• [Problem to work on] Each line of the material below should be reproduced exactly.

• [Data segment]
********

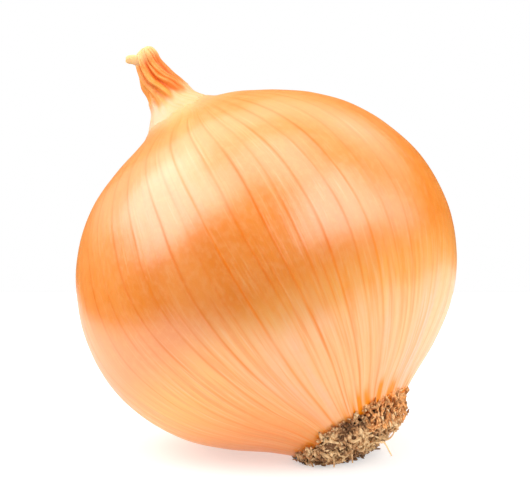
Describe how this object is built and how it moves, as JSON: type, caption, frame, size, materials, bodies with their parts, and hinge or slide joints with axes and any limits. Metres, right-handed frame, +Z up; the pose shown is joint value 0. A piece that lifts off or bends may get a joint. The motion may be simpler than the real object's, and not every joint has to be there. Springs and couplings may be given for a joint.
{
  "type": "onion",
  "caption": "Dry yellow onion lying on its side: ribbed bulb in its skin, twisted dried neck and root tuft.",
  "frame": {"origin": "centre of the flat resting spot under the bulb's middle", "axes": "+Z up from the surface it lies on; the onion's own axis lies in the XZ plane, with the root towards +X and down and the neck towards -X and up"},
  "size_m": [0.0734, 0.075, 0.0773],
  "materials": {
    "dry_skin": "satin papery skin with fine veins",
    "dried_neck": "dry, pleated and fibrous",
    "dried_roots": "matte dry fibres"
  },
  "bodies": {
    "root": {"bulb": "dry_skin", "neck": "dried_neck", "root_tuft": "dried_roots"}
  },
  "joints": []
}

********

• [Exercise solution]
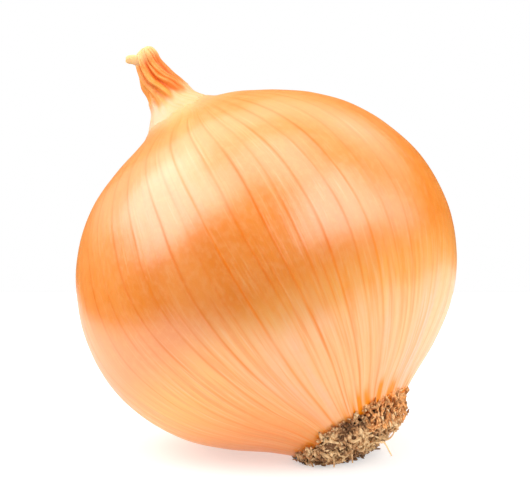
Describe how this object is built and how it moves, as JSON: type, caption, frame, size, materials, bodies with their parts, and hinge or slide joints with axes and any limits. Metres, right-handed frame, +Z up; the pose shown is joint value 0. A piece that lifts off or bends may get a joint. The motion may be simpler than the real object's, and not every joint has to be there. Springs and couplings may be given for a joint.
{
  "type": "onion",
  "caption": "Dry yellow onion lying on its side: ribbed bulb in its skin, twisted dried neck and root tuft.",
  "frame": {"origin": "centre of the flat resting spot under the bulb's middle", "axes": "+Z up from the surface it lies on; the onion's own axis lies in the XZ plane, with the root towards +X and down and the neck towards -X and up"},
  "size_m": [0.0734, 0.075, 0.0773],
  "materials": {
    "dry_skin": "satin papery skin with fine veins",
    "dried_neck": "dry, pleated and fibrous",
    "dried_roots": "matte dry fibres"
  },
  "bodies": {
    "root": {"bulb": "dry_skin", "neck": "dried_neck", "root_tuft": "dried_roots"}
  },
  "joints": []
}